**Short problem:** Your answer should consist only of the lines below from the one with "pan_screws();" through the one with "obj.data.transform(world)", copied exactly.

──────── Extracted entries

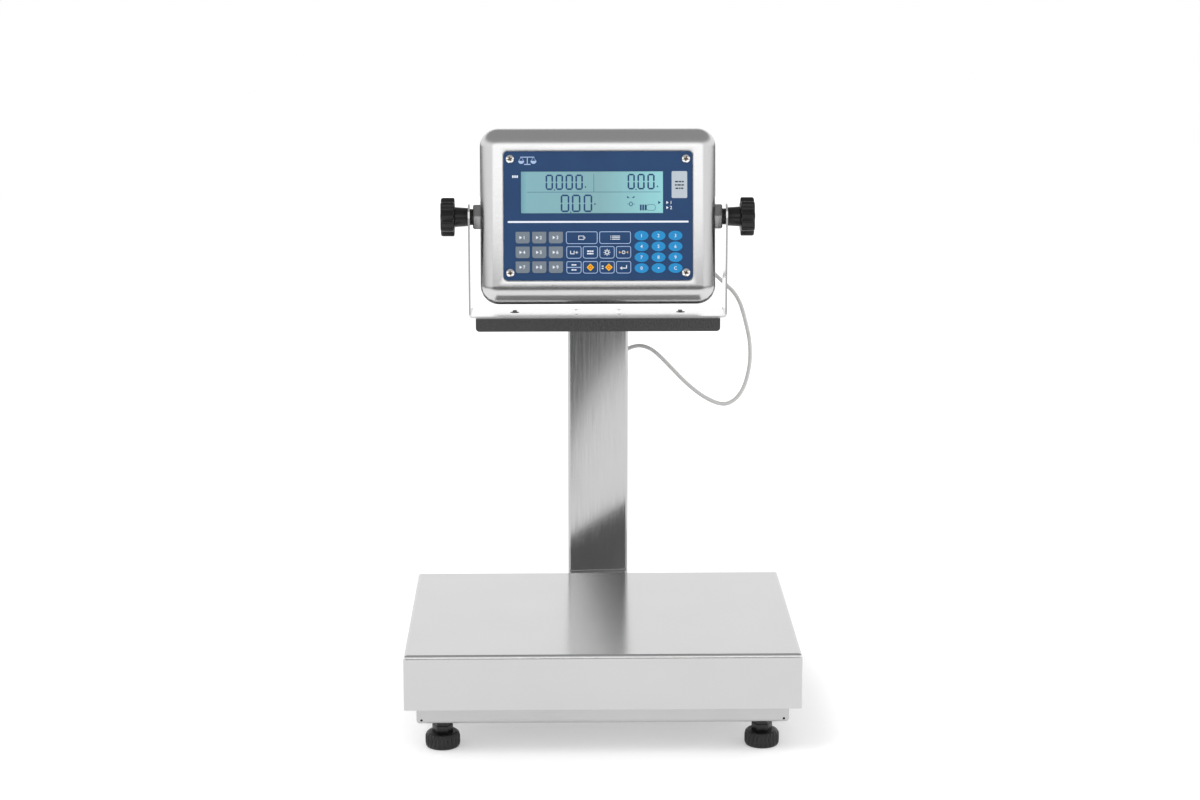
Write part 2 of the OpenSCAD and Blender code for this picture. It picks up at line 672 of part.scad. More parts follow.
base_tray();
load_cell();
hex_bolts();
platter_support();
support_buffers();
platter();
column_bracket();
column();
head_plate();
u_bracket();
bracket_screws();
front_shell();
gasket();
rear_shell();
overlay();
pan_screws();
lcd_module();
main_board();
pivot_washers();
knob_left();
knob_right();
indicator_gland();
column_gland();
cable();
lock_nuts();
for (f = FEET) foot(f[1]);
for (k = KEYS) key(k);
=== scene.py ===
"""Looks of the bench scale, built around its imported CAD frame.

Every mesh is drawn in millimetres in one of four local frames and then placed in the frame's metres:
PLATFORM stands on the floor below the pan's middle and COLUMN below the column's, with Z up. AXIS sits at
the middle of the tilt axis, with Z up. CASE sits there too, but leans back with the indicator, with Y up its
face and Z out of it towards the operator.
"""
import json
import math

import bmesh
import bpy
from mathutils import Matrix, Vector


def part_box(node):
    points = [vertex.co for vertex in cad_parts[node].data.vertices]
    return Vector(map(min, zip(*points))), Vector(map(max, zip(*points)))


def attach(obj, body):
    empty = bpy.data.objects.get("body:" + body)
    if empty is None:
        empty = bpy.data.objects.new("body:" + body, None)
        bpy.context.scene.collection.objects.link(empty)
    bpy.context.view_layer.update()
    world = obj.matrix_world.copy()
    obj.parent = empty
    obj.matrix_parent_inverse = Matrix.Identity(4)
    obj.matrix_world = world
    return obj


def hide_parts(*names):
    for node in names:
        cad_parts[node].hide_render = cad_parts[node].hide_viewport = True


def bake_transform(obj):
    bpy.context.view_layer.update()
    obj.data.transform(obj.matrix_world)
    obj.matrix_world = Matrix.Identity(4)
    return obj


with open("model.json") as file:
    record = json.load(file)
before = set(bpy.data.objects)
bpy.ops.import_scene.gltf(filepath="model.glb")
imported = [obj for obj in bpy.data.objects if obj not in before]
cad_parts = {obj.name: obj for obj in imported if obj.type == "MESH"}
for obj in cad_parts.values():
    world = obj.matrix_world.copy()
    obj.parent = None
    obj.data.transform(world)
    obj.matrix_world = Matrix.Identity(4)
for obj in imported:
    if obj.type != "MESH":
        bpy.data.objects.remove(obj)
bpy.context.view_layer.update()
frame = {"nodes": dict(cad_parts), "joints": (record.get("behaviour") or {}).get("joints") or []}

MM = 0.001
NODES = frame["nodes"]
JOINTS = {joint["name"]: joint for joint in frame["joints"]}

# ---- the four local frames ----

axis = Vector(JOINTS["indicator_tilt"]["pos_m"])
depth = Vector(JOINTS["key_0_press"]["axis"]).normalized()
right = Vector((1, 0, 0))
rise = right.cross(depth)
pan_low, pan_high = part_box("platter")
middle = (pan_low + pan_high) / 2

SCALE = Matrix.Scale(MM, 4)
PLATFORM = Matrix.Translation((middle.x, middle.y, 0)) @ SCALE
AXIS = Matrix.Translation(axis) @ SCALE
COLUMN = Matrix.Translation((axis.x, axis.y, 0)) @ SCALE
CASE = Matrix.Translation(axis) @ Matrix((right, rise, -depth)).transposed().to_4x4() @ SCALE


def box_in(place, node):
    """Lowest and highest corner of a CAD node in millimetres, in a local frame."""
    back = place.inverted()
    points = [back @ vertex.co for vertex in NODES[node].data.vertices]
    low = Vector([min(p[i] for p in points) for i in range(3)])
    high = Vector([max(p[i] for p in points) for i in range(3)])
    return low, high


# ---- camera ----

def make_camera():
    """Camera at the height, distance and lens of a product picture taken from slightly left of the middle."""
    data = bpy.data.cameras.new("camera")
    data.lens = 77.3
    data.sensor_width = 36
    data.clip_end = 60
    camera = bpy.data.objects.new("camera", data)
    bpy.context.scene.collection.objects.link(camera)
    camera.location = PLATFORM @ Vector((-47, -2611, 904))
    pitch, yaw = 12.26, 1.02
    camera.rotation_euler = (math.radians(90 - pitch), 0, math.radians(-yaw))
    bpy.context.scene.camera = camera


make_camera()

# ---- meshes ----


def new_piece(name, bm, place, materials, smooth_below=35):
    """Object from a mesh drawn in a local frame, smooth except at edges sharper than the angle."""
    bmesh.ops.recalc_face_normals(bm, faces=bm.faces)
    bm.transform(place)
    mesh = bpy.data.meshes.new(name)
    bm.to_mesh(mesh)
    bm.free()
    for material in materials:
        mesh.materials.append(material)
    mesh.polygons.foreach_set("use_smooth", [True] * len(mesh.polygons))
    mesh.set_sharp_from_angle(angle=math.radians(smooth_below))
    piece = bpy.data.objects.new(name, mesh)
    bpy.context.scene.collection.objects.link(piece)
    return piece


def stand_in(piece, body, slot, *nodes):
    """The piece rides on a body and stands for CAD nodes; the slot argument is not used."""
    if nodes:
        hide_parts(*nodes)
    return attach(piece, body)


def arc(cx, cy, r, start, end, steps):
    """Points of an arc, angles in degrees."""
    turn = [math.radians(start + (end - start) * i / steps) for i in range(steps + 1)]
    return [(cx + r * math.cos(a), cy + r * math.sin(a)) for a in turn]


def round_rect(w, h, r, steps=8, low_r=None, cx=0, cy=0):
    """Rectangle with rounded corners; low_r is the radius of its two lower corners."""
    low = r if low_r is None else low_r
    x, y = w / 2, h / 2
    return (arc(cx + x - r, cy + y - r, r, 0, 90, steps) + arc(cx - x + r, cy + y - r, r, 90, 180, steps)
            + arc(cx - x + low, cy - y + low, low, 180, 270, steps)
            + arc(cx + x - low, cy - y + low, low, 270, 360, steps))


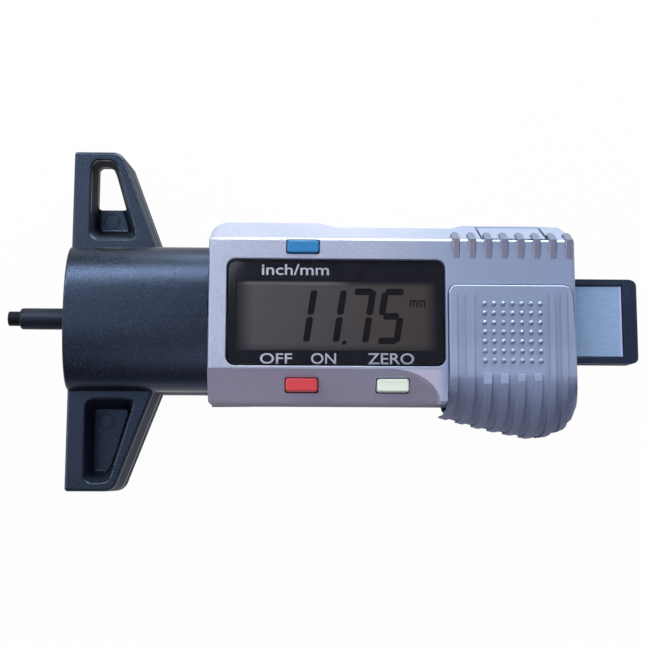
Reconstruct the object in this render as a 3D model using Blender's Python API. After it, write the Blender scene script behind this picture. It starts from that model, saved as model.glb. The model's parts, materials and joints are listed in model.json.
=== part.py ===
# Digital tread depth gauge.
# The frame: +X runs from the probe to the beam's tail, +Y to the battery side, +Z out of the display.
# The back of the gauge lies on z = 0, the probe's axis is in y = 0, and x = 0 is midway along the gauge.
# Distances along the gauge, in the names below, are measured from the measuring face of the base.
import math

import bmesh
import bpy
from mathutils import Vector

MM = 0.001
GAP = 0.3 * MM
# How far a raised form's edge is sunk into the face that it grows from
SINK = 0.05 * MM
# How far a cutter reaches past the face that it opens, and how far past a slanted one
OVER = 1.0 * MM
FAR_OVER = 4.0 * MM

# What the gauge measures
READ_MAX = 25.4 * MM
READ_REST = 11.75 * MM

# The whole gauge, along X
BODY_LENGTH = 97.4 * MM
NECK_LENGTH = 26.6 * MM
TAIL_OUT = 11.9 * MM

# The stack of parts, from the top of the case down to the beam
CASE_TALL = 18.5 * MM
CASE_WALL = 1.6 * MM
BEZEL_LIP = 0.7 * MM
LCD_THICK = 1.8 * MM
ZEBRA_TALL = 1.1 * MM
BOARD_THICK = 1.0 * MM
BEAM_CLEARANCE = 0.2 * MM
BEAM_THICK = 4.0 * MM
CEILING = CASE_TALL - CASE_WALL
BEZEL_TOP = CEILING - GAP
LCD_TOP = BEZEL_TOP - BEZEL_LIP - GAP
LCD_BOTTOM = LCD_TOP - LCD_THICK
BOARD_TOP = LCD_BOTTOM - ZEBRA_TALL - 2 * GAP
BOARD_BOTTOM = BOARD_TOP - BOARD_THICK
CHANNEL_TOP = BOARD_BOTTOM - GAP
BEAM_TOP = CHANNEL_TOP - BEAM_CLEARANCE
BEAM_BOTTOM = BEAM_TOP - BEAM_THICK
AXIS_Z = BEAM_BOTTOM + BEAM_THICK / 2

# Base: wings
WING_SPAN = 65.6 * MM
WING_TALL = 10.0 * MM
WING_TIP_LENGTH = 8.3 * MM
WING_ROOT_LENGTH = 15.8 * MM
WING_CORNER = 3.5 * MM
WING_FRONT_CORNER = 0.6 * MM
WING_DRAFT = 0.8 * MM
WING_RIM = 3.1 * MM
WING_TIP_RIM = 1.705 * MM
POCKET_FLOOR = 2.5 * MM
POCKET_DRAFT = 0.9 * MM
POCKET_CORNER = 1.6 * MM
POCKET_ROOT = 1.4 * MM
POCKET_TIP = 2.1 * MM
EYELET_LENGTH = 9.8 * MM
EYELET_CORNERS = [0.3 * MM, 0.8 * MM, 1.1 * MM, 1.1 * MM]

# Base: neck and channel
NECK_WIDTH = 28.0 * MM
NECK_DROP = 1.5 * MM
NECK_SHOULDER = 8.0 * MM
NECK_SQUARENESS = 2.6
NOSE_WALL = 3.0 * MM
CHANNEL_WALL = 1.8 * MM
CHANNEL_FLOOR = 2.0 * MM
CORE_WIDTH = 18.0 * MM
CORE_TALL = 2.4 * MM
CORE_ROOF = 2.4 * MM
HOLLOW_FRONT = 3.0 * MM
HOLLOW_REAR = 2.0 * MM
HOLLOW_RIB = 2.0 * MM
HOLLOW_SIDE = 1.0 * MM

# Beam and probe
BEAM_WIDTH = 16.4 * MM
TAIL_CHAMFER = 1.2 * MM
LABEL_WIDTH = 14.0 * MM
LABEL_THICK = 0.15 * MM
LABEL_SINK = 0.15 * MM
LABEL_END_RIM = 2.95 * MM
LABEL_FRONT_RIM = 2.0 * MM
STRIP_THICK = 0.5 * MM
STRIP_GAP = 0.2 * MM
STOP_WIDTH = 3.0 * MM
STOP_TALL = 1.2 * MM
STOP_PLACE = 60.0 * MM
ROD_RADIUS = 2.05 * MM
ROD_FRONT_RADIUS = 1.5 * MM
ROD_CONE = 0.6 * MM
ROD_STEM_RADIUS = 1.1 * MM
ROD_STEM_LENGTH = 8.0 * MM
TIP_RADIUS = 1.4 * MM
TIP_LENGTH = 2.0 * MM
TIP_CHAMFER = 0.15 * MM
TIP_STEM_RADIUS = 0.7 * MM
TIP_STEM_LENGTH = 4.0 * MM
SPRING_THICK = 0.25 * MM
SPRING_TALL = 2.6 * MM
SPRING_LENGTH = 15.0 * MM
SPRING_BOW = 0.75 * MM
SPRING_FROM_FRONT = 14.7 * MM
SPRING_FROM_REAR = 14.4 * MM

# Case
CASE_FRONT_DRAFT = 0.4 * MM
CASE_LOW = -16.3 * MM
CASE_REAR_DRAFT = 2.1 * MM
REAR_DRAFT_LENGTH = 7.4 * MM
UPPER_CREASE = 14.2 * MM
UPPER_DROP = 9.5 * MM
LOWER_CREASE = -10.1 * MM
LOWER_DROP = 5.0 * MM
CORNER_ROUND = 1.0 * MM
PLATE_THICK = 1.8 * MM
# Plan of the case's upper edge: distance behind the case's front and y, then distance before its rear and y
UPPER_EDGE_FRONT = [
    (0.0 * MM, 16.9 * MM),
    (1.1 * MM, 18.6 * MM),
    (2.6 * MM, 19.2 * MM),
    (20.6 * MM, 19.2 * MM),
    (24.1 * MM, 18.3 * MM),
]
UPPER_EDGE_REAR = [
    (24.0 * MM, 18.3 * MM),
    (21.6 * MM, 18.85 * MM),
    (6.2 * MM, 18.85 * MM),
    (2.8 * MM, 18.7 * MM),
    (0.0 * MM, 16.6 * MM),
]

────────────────

**Exercise result:**
pan_screws();
lcd_module();
main_board();
pivot_washers();
knob_left();
knob_right();
indicator_gland();
column_gland();
cable();
lock_nuts();
for (f = FEET) foot(f[1]);
for (k = KEYS) key(k);
=== scene.py ===
"""Looks of the bench scale, built around its imported CAD frame.

Every mesh is drawn in millimetres in one of four local frames and then placed in the frame's metres:
PLATFORM stands on the floor below the pan's middle and COLUMN below the column's, with Z up. AXIS sits at
the middle of the tilt axis, with Z up. CASE sits there too, but leans back with the indicator, with Y up its
face and Z out of it towards the operator.
"""
import json
import math

import bmesh
import bpy
from mathutils import Matrix, Vector


def part_box(node):
    points = [vertex.co for vertex in cad_parts[node].data.vertices]
    return Vector(map(min, zip(*points))), Vector(map(max, zip(*points)))


def attach(obj, body):
    empty = bpy.data.objects.get("body:" + body)
    if empty is None:
        empty = bpy.data.objects.new("body:" + body, None)
        bpy.context.scene.collection.objects.link(empty)
    bpy.context.view_layer.update()
    world = obj.matrix_world.copy()
    obj.parent = empty
    obj.matrix_parent_inverse = Matrix.Identity(4)
    obj.matrix_world = world
    return obj


def hide_parts(*names):
    for node in names:
        cad_parts[node].hide_render = cad_parts[node].hide_viewport = True


def bake_transform(obj):
    bpy.context.view_layer.update()
    obj.data.transform(obj.matrix_world)
    obj.matrix_world = Matrix.Identity(4)
    return obj


with open("model.json") as file:
    record = json.load(file)
before = set(bpy.data.objects)
bpy.ops.import_scene.gltf(filepath="model.glb")
imported = [obj for obj in bpy.data.objects if obj not in before]
cad_parts = {obj.name: obj for obj in imported if obj.type == "MESH"}
for obj in cad_parts.values():
    world = obj.matrix_world.copy()
    obj.parent = None
    obj.data.transform(world)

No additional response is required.